If Alan had called the Colorado History Museum, he would have learned that a flip-book about the Smaldone family is among sixteen exhibit flip-books still in production. Given the amount of time needed for the editing, review and production of more than one hundred family stories, not all had been installed in the exhibit at the time of the opening. Furthermore, we could also have provided him with a much higher-quality photograph of Clyde Smaldone's paintings, rather than the shoddy picture taken through the exhibit-case glass.
Exhibit curator Alisa Zahller has worked with the Italian-American community for the past five years, scanning and digitizing thousands of photographs, collecting hundreds of artifacts, and documenting personal stories and family histories from extensive interviews with Italian-American families — from the poorest to the most wealthy, the most unknown to the most notorious — so that these histories will be preserved and available for future generations. The exhibit is just one part of this larger project.
We are always pleased when a writer takes the time to see an exhibit and critique it, whether good or bad. But Alan's attempts to reduce this exhibit to the inclusion of a single object from a well-known family does a disservice to the Italian-American community and to Westword readers.

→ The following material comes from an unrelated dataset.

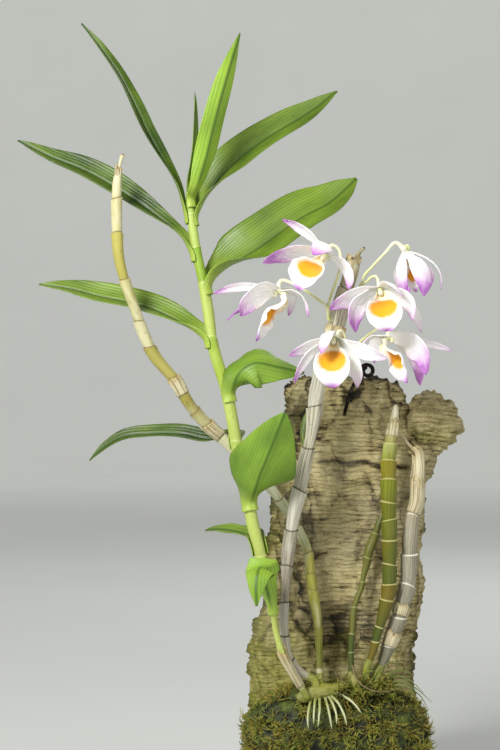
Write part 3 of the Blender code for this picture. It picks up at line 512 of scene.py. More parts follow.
@dataclass(frozen=True)
class PetalFinish:
    """A thin waxy petal: cream at its root, white, and stained mauve towards its tip."""

    name: str
    stops: Stops
    vein: str = "#cfc6c2"
    rough: float = 0.45

    def material(self) -> bpy.types.Material:
        """Builds the material. PLACE holds the share across, the share along and how much mauve it has."""
        recipe = Recipe(self.name)
        add = recipe.add
        pattern = add("ShaderNodeAttribute", attribute_name=PATTERN, out="Vector")
        place = add("ShaderNodeAttribute", attribute_name=PLACE, out="Vector")
        across = add("ShaderNodeSeparateXYZ", {0: place}, out="X")
        along = add("ShaderNodeSeparateXYZ", {0: place}, out="Y")
        tone = add("ShaderNodeSeparateXYZ", {0: place}, out="Z")

        # The stain's edge wanders by 2 or 3 mm, and reaches further back along the petal's rims.
        wander = add("ShaderNodeTexNoise", {"Vector": pattern, "Scale": 0.22, "Detail": 3.0})
        shift = add("ShaderNodeMapRange", {0: wander, 3: -0.16, 4: 0.16})
        rims = add("ShaderNodeMath", {0: across, 1: across}, operation="MULTIPLY")
        back = add("ShaderNodeMath", {0: rims, 1: 0.07, 2: shift}, operation="MULTIPLY_ADD")
        far = add("ShaderNodeMath", {0: along, 1: back}, operation="ADD")
        stain = add("ShaderNodeMath", {0: tone, 1: 0.34, 2: far}, operation="MULTIPLY_ADD")
        toned = add("ShaderNodeMath", {0: stain, 1: -0.17}, operation="ADD")
        base = add("ShaderNodeValToRGB", {0: toned}, stops=self.stops)

        # Veins that part from the root, 1.2 mm from each other.
        bent = add("ShaderNodeMapping", {"Vector": pattern, "Scale": (1.0, 1.0, 0.08)})
        veins = add(
            "ShaderNodeTexWave",
            {"Vector": bent, "Scale": WAVE_LENGTH / 1.4, "Distortion": 1.2, "Detail": 2.0, "Detail Scale": 0.4},
            wave_type="BANDS", bands_direction="X", out="Fac",
        )
        fine = add("ShaderNodeMapRange", {0: veins, 1: 0.5, 2: 1.0, 3: 0.0, 4: 0.22})
        veined = add("ShaderNodeMix", {0: fine, 6: base, 7: linear(self.vein)}, out=2, data_type="RGBA")
        height = add("ShaderNodeMath", {0: veins, 1: -0.5, 2: wander}, operation="MULTIPLY_ADD")
        bump = add("ShaderNodeBump", {"Strength": 0.25, "Distance": 0.0005, "Height": height})
        return recipe.done(
            veined, Roughness=self.rough, Normal=bump, IOR=1.42, Subsurface_Weight=0.35,
            Subsurface_Radius=(1.0, 0.8, 0.7), Subsurface_Scale=0.0018,
        )


@dataclass(frozen=True)
class LipFinish:
    """The velvety face of a lip: white, with a golden disc in its throat and a mauve point."""

    name: str
    ground: Stops
    disc: str = "#f0a905"
    throat: str = "#c77d02"
    disc_at: float = 0.43
    disc_wide: float = 0.86
    disc_long: float = 0.26

    def material(self) -> bpy.types.Material:
        """Builds the material. PLACE holds the share across, the share along and the flower's tone."""
        recipe = Recipe(self.name)
        add = recipe.add
        pattern = add("ShaderNodeAttribute", attribute_name=PATTERN, out="Vector")
        place = add("ShaderNodeAttribute", attribute_name=PLACE, out="Vector")
        across = add("ShaderNodeSeparateXYZ", {0: place}, out="X")
        along = add("ShaderNodeSeparateXYZ", {0: place}, out="Y")
        fuzz = add("ShaderNodeTexNoise", {"Vector": pattern, "Scale": 0.5, "Detail": 3.0})
        shift = add("ShaderNodeMapRange", {0: fuzz, 3: -0.12, 4: 0.12})
        base = add("ShaderNodeValToRGB", {0: along}, stops=self.ground)

        wide = add("ShaderNodeMath", {0: across, 1: self.disc_wide}, operation="DIVIDE")
        down = add("ShaderNodeMath", {0: along, 1: self.disc_at}, operation="SUBTRACT")
        long = add("ShaderNodeMath", {0: down, 1: self.disc_long}, operation="DIVIDE")
        both = add("ShaderNodeCombineXYZ", {0: wide, 1: long})
        off = add("ShaderNodeVectorMath", {0: both}, out="Value", operation="LENGTH")
        rough_off = add("ShaderNodeMath", {0: off, 1: shift}, operation="ADD")
        inside = add("ShaderNodeMapRange", {0: rough_off, 1: 0.82, 2: 1.12, 3: 1.0, 4: 0.0})
        deep = add("ShaderNodeMapRange", {0: along, 1: 0.2, 2: 0.5, 3: 0.8, 4: 0.0})
        gold = add(
            "ShaderNodeMix", {0: deep, 6: linear(self.disc), 7: linear(self.throat)}, out=2, data_type="RGBA"
        )
        whole = add("ShaderNodeMix", {0: inside, 6: base, 7: gold}, out=2, data_type="RGBA")

        # The nap is finer than 0.3 mm. It is drawn at 1 mm so that it shows.
        nap = add("ShaderNodeTexNoise", {"Vector": pattern, "Scale": 1.0, "Detail": 4.0})
        bump = add("ShaderNodeBump", {"Strength": 0.35, "Distance": 0.0005, "Height": nap})
        return recipe.done(
            whole, Roughness=0.6, Normal=bump, IOR=1.42, Subsurface_Weight=0.25,
            Subsurface_Radius=(1.0, 0.7, 0.4), Subsurface_Scale=0.0015,
            Sheen_Weight=0.25, Sheen_Roughness=0.5,
        )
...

Director of the Collections and Library Division, Colorado Historical Society
Alan Prendergast responds: The exhibit is impressive and worth seeing, but I wasn't trying to critique it — that's the job of a reviewer. I was simply pointing out that there was a lack of information about a particular painting of some historical interest, by Clyde "Flip Flop" Smaldone. To say that you're going to someday get around to putting in a flip-book about Flip Flop is a bit like a film producer saying she's going to recut the movie after it's been released; is that fair to the people who come to see the show as soon as it opens? The exhibit's neglect of the painting's backstory and the Smaldones' contributions to Denver history — positive and otherwise — was reason enough for a quickly posted blog item that later appeared in our print edition. I am pleased to learn that the museum intends to correct its omission.